— AIM —
Repeat the listing in full, exactly as it stands.

— GIVEN INFORMATION —

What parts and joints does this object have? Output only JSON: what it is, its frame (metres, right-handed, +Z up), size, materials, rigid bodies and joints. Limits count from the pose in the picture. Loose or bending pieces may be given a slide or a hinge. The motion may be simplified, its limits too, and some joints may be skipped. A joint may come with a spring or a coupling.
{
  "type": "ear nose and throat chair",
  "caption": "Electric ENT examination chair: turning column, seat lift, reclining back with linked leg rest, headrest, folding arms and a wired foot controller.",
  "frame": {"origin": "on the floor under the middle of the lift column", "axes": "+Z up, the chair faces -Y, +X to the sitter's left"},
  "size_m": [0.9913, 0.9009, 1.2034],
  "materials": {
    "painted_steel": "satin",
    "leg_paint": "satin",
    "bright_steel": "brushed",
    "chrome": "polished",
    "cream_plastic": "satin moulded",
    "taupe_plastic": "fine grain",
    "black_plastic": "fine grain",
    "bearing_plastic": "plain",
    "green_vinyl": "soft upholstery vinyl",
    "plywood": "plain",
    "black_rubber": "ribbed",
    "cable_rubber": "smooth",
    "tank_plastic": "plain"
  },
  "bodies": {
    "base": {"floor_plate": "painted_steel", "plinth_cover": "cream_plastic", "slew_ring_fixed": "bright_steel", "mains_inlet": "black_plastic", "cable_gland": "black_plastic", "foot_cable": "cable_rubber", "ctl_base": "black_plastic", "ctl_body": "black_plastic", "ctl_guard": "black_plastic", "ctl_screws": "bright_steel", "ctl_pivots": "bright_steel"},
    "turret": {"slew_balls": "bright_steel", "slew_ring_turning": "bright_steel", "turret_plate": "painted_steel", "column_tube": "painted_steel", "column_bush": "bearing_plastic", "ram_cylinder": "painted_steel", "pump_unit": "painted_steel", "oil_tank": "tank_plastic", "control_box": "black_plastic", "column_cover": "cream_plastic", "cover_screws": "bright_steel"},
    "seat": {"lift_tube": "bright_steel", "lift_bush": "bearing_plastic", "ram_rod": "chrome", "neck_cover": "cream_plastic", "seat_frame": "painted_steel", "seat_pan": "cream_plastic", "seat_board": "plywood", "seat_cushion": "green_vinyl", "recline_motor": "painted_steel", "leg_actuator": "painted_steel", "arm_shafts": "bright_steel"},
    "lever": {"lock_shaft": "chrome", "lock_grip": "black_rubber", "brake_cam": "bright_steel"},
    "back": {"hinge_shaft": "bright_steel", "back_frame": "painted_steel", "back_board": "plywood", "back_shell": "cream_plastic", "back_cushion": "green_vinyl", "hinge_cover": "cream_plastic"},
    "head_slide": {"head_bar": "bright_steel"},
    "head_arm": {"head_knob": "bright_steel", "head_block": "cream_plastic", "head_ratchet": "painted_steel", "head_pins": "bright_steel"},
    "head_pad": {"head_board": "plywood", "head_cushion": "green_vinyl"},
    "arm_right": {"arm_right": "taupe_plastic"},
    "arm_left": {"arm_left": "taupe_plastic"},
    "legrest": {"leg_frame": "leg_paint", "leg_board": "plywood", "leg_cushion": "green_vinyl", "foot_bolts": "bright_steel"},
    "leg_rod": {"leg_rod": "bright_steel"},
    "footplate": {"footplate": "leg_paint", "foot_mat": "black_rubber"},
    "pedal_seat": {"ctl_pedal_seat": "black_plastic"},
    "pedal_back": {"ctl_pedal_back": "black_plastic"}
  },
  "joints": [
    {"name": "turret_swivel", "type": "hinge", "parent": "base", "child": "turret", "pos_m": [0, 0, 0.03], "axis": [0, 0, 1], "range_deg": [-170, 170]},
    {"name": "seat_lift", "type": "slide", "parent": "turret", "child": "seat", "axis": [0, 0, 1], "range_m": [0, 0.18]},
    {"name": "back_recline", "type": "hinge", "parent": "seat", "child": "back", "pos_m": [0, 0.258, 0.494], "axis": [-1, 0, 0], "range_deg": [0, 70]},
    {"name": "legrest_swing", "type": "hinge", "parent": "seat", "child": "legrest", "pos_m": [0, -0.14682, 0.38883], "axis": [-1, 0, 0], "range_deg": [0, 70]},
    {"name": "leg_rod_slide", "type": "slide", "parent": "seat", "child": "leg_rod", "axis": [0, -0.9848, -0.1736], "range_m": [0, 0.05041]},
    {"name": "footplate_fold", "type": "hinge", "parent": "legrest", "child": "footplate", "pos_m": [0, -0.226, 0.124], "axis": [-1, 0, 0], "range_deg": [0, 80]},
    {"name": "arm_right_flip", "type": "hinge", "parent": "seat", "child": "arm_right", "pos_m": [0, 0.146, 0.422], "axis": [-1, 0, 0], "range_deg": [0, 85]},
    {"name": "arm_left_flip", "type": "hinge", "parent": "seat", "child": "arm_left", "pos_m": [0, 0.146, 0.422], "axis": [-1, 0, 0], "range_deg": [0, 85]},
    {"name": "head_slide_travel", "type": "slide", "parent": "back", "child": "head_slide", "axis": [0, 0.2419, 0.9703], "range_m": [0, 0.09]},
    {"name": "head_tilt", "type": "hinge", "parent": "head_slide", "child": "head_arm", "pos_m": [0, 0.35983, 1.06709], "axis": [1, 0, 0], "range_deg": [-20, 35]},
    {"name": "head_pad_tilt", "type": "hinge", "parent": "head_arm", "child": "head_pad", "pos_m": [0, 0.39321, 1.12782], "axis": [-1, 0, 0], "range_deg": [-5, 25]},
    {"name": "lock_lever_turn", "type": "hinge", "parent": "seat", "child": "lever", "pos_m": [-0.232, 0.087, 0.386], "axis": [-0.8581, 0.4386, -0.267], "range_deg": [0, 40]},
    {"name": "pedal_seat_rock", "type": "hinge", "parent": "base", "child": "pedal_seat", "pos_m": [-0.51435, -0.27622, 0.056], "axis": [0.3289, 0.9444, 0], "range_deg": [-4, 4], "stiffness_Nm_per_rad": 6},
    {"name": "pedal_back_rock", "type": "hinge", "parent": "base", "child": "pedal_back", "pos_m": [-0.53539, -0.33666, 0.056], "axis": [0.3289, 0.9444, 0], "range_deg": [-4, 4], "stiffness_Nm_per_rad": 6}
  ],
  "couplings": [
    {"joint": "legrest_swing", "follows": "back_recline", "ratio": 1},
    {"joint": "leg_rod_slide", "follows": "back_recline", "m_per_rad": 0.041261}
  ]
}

— TASK RESULT —
What parts and joints does this object have? Output only JSON: what it is, its frame (metres, right-handed, +Z up), size, materials, rigid bodies and joints. Limits count from the pose in the picture. Loose or bending pieces may be given a slide or a hinge. The motion may be simplified, its limits too, and some joints may be skipped. A joint may come with a spring or a coupling.
{
  "type": "ear nose and throat chair",
  "caption": "Electric ENT examination chair: turning column, seat lift, reclining back with linked leg rest, headrest, folding arms and a wired foot controller.",
  "frame": {"origin": "on the floor under the middle of the lift column", "axes": "+Z up, the chair faces -Y, +X to the sitter's left"},
  "size_m": [0.9913, 0.9009, 1.2034],
  "materials": {
    "painted_steel": "satin",
    "leg_paint": "satin",
    "bright_steel": "brushed",
    "chrome": "polished",
    "cream_plastic": "satin moulded",
    "taupe_plastic": "fine grain",
    "black_plastic": "fine grain",
    "bearing_plastic": "plain",
    "green_vinyl": "soft upholstery vinyl",
    "plywood": "plain",
    "black_rubber": "ribbed",
    "cable_rubber": "smooth",
    "tank_plastic": "plain"
  },
  "bodies": {
    "base": {"floor_plate": "painted_steel", "plinth_cover": "cream_plastic", "slew_ring_fixed": "bright_steel", "mains_inlet": "black_plastic", "cable_gland": "black_plastic", "foot_cable": "cable_rubber", "ctl_base": "black_plastic", "ctl_body": "black_plastic", "ctl_guard": "black_plastic", "ctl_screws": "bright_steel", "ctl_pivots": "bright_steel"},
    "turret": {"slew_balls": "bright_steel", "slew_ring_turning": "bright_steel", "turret_plate": "painted_steel", "column_tube": "painted_steel", "column_bush": "bearing_plastic", "ram_cylinder": "painted_steel", "pump_unit": "painted_steel", "oil_tank": "tank_plastic", "control_box": "black_plastic", "column_cover": "cream_plastic", "cover_screws": "bright_steel"},
    "seat": {"lift_tube": "bright_steel", "lift_bush": "bearing_plastic", "ram_rod": "chrome", "neck_cover": "cream_plastic", "seat_frame": "painted_steel", "seat_pan": "cream_plastic", "seat_board": "plywood", "seat_cushion": "green_vinyl", "recline_motor": "painted_steel", "leg_actuator": "painted_steel", "arm_shafts": "bright_steel"},
    "lever": {"lock_shaft": "chrome", "lock_grip": "black_rubber", "brake_cam": "bright_steel"},
    "back": {"hinge_shaft": "bright_steel", "back_frame": "painted_steel", "back_board": "plywood", "back_shell": "cream_plastic", "back_cushion": "green_vinyl", "hinge_cover": "cream_plastic"},
    "head_slide": {"head_bar": "bright_steel"},
    "head_arm": {"head_knob": "bright_steel", "head_block": "cream_plastic", "head_ratchet": "painted_steel", "head_pins": "bright_steel"},
    "head_pad": {"head_board": "plywood", "head_cushion": "green_vinyl"},
    "arm_right": {"arm_right": "taupe_plastic"},
    "arm_left": {"arm_left": "taupe_plastic"},
    "legrest": {"leg_frame": "leg_paint", "leg_board": "plywood", "leg_cushion": "green_vinyl", "foot_bolts": "bright_steel"},
    "leg_rod": {"leg_rod": "bright_steel"},
    "footplate": {"footplate": "leg_paint", "foot_mat": "black_rubber"},
    "pedal_seat": {"ctl_pedal_seat": "black_plastic"},
    "pedal_back": {"ctl_pedal_back": "black_plastic"}
  },
  "joints": [
    {"name": "turret_swivel", "type": "hinge", "parent": "base", "child": "turret", "pos_m": [0, 0, 0.03], "axis": [0, 0, 1], "range_deg": [-170, 170]},
    {"name": "seat_lift", "type": "slide", "parent": "turret", "child": "seat", "axis": [0, 0, 1], "range_m": [0, 0.18]},
    {"name": "back_recline", "type": "hinge", "parent": "seat", "child": "back", "pos_m": [0, 0.258, 0.494], "axis": [-1, 0, 0], "range_deg": [0, 70]},
    {"name": "legrest_swing", "type": "hinge", "parent": "seat", "child": "legrest", "pos_m": [0, -0.14682, 0.38883], "axis": [-1, 0, 0], "range_deg": [0, 70]},
    {"name": "leg_rod_slide", "type": "slide", "parent": "seat", "child": "leg_rod", "axis": [0, -0.9848, -0.1736], "range_m": [0, 0.05041]},
    {"name": "footplate_fold", "type": "hinge", "parent": "legrest", "child": "footplate", "pos_m": [0, -0.226, 0.124], "axis": [-1, 0, 0], "range_deg": [0, 80]},
    {"name": "arm_right_flip", "type": "hinge", "parent": "seat", "child": "arm_right", "pos_m": [0, 0.146, 0.422], "axis": [-1, 0, 0], "range_deg": [0, 85]},
    {"name": "arm_left_flip", "type": "hinge", "parent": "seat", "child": "arm_left", "pos_m": [0, 0.146, 0.422], "axis": [-1, 0, 0], "range_deg": [0, 85]},
    {"name": "head_slide_travel", "type": "slide", "parent": "back", "child": "head_slide", "axis": [0, 0.2419, 0.9703], "range_m": [0, 0.09]},
    {"name": "head_tilt", "type": "hinge", "parent": "head_slide", "child": "head_arm", "pos_m": [0, 0.35983, 1.06709], "axis": [1, 0, 0], "range_deg": [-20, 35]},
    {"name": "head_pad_tilt", "type": "hinge", "parent": "head_arm", "child": "head_pad", "pos_m": [0, 0.39321, 1.12782], "axis": [-1, 0, 0], "range_deg": [-5, 25]},
    {"name": "lock_lever_turn", "type": "hinge", "parent": "seat", "child": "lever", "pos_m": [-0.232, 0.087, 0.386], "axis": [-0.8581, 0.4386, -0.267], "range_deg": [0, 40]},
    {"name": "pedal_seat_rock", "type": "hinge", "parent": "base", "child": "pedal_seat", "pos_m": [-0.51435, -0.27622, 0.056], "axis": [0.3289, 0.9444, 0], "range_deg": [-4, 4], "stiffness_Nm_per_rad": 6},
    {"name": "pedal_back_rock", "type": "hinge", "parent": "base", "child": "pedal_back", "pos_m": [-0.53539, -0.33666, 0.056], "axis": [0.3289, 0.9444, 0], "range_deg": [-4, 4], "stiffness_Nm_per_rad": 6}
  ],
  "couplings": [
    {"joint": "legrest_swing", "follows": "back_recline", "ratio": 1},
    {"joint": "leg_rod_slide", "follows": "back_recline", "m_per_rad": 0.041261}
  ]
}